Irritées de ses dédains, les femmes de Thrace, au milieu des mystères sacrés et des orgies nocturnes de Bacchus, le mirent en pièces et semèrent dans les champs ses membres déchirés. Alors même que, séparée de son cou aussi blanc que le marbre, la tête d’Orphée était entraînée par le cours rapide de l’Hèbre : « Eurydice ! » répétait sa voix expirante et sa langue glacée ; « ah ! malheureuse Eurydice ! » murmurait son dernier soupir ; et tous les échos du rivage redisaient : « Eurydice ! »

Ainsi parle Protée, et il se replonge au sein des mers, faisant, à l’endroit où il s’élance, tournoyer les ondes écumantes. Cyrène ne quitte point son fils, et le rassure en ces mots : « Mon fils, bannis tes craintes et ta tristesse. Tu connais la cause de tes malheurs : les Nymphes avec lesquelles Eurydice dansait dans les bois sacrés ont jeté sur tes abeilles ce fléau meurtrier. Offre-leur des prières et des présents : sollicite ta grâce, et adore, en les invoquant, les indulgentes Napées : elles écouteront tes vœux, et apaiseront leur courroux. Mais apprends d’abord comment tu dois les invoquer. Parmi les troupeaux que tu nourris sur les verts sommets du mont Lycée, choisis quatre taureaux d’une beauté remarquable, et autant de génisses dont la tête ignore encore le joug ; élève ensuite quatre autels devant le temple des Nymphes ; fais-y couler le sang des victimes, et abandonne leurs cadavres sous l’épais feuillage du bois. Quand la neuvième aurore paraîtra sur l’horizon, tu offriras aux mânes d’Orphée les fleurs du pavot, symbole de l’oubli ; tu invoqueras avec respect Eurydice, après l’avoir apaisée en lui sacrifiant une génisse ; puis tu immoleras une brebis noire, et tu rentreras dans le bois. »

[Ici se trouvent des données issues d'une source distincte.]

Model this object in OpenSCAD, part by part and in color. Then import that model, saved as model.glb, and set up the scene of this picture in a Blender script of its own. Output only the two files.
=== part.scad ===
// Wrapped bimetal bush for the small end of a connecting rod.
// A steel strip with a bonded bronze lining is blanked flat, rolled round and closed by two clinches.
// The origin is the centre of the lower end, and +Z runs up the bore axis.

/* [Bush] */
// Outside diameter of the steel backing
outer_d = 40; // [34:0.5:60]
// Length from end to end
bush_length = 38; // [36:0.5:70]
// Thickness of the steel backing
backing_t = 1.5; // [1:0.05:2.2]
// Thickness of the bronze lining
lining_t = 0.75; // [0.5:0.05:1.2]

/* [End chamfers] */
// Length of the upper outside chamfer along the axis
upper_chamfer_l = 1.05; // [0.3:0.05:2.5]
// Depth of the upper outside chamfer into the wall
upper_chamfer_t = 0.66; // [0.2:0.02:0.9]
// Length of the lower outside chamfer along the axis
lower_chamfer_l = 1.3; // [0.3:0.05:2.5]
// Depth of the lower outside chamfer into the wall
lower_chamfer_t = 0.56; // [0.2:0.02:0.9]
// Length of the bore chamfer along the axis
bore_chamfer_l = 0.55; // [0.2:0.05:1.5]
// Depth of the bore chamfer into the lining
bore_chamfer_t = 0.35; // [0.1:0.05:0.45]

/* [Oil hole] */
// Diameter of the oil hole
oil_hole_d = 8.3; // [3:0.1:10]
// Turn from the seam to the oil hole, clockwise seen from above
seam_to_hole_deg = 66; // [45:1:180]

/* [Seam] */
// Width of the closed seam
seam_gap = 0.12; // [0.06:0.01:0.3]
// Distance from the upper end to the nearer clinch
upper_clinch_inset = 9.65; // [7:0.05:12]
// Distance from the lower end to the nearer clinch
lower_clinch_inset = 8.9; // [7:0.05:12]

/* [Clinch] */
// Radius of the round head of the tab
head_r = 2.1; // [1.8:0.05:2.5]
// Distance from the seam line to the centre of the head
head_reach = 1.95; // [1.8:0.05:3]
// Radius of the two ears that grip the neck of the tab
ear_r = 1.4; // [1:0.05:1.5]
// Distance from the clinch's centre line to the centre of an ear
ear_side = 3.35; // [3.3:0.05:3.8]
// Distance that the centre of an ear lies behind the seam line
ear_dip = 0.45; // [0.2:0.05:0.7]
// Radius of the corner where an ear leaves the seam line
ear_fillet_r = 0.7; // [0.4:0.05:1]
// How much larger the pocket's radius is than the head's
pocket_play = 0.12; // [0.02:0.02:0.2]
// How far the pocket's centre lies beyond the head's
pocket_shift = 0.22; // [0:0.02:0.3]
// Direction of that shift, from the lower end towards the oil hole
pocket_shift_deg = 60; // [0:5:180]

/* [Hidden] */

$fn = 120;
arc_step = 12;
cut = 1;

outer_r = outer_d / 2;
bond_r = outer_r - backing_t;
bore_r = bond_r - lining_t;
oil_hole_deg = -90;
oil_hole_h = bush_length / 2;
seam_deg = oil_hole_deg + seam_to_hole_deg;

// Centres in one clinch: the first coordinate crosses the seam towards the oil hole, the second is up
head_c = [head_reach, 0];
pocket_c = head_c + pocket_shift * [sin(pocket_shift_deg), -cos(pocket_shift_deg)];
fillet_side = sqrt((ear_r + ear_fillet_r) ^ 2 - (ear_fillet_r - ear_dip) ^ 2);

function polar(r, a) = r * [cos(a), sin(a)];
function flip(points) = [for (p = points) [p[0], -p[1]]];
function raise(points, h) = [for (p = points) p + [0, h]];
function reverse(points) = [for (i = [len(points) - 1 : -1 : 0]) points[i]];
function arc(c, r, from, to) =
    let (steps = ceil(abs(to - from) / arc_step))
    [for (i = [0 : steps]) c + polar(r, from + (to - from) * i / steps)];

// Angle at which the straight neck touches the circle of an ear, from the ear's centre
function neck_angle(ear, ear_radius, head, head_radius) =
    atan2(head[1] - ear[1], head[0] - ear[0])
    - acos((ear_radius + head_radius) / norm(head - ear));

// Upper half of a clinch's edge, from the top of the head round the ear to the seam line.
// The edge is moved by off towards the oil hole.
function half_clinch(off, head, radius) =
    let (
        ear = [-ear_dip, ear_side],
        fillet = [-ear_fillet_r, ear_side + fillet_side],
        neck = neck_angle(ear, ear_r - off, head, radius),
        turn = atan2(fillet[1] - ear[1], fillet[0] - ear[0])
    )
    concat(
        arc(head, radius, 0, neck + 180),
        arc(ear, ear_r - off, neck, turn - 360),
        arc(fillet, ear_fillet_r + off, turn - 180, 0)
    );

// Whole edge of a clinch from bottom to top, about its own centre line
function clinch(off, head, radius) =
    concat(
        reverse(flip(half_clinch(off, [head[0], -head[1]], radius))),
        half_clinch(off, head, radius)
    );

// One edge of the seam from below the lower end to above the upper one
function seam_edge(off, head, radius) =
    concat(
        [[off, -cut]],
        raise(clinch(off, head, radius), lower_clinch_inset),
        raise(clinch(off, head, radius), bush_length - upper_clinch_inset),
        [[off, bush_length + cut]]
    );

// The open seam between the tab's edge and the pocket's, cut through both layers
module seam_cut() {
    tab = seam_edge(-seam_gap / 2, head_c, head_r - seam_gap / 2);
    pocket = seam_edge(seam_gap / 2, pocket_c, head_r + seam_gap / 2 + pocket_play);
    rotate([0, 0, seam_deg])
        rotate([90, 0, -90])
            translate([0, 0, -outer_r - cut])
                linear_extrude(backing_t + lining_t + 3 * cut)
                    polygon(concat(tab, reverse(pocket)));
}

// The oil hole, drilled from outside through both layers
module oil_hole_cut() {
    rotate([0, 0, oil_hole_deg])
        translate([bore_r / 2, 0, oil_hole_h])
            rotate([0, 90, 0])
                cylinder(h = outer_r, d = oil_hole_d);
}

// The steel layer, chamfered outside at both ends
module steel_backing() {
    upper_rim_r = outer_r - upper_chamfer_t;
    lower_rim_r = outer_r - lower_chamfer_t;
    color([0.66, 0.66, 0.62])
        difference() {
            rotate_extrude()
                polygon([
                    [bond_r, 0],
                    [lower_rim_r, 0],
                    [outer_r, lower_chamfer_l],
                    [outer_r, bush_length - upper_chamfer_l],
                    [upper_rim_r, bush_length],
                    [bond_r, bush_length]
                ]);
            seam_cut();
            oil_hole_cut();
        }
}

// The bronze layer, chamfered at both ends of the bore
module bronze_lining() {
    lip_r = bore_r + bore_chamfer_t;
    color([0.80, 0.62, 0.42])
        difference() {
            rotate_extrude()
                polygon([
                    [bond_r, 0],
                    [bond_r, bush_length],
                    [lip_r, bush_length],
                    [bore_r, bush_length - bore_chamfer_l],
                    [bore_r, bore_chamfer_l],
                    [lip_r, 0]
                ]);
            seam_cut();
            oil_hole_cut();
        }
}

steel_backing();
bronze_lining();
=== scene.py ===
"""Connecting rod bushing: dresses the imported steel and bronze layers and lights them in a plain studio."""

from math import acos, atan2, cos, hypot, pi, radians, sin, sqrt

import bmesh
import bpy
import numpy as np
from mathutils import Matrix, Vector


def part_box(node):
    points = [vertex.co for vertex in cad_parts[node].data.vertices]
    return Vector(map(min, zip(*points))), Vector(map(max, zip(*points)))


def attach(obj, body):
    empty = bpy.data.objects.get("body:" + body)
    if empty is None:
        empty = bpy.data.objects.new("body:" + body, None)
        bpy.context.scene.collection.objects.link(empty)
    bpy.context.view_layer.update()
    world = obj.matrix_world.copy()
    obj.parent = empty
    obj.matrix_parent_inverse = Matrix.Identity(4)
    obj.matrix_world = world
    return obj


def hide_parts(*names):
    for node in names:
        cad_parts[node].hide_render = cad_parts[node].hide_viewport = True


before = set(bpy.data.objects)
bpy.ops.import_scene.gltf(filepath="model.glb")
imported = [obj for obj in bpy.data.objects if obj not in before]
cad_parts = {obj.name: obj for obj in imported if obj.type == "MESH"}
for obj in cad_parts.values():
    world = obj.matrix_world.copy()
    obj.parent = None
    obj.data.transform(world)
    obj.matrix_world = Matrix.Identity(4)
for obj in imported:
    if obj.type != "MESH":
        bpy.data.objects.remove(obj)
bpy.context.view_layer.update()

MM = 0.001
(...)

Elle dit ; aussitôt Aristée exécute les ordres de sa mère. Il se rend au temple, élève les autels indiqués, et y conduit quatre taureaux d’une beauté remarquable, et autant de génisses dont la tête ignore encore le joug. Ensuite, quand la neuvième aurore a paru, il offre un sacrifice aux mânes d’Orphée, et rentre dans le bois sacré. Tout à coup, prodige incroyable ! des entrailles corrompues des victimes, et à travers les flancs qu’ils déchirent, s’élancent en bourdonnant des essaims d’abeilles, qui s’élèvent dans les airs comme un nuage immense, et se suspendent en grappes au sommet d’un arbre dont ils font ployer les branches.


Ainsi je chantais les soins que demandent le labourage, les troupeaux et les arbres, tandis que, sur les rives de l’Euphrate, le grand César lance la foudre des combats, et que, partout victorieux, il fait accepter ses lois aux peuples heureux de s’y soumettre, et se fraie un chemin vers l’Olympe.

Alors la douce Parthénope nie nourrissait dans les délices de l’étude et d’un obscur loisir, moi, ce même Virgile, qui ai chanté les combats des bergers, et qui osai, avec la confiance de la jeunesse, te chanter, ô Tityre, sous l’ombrage d’un hêtre touffu.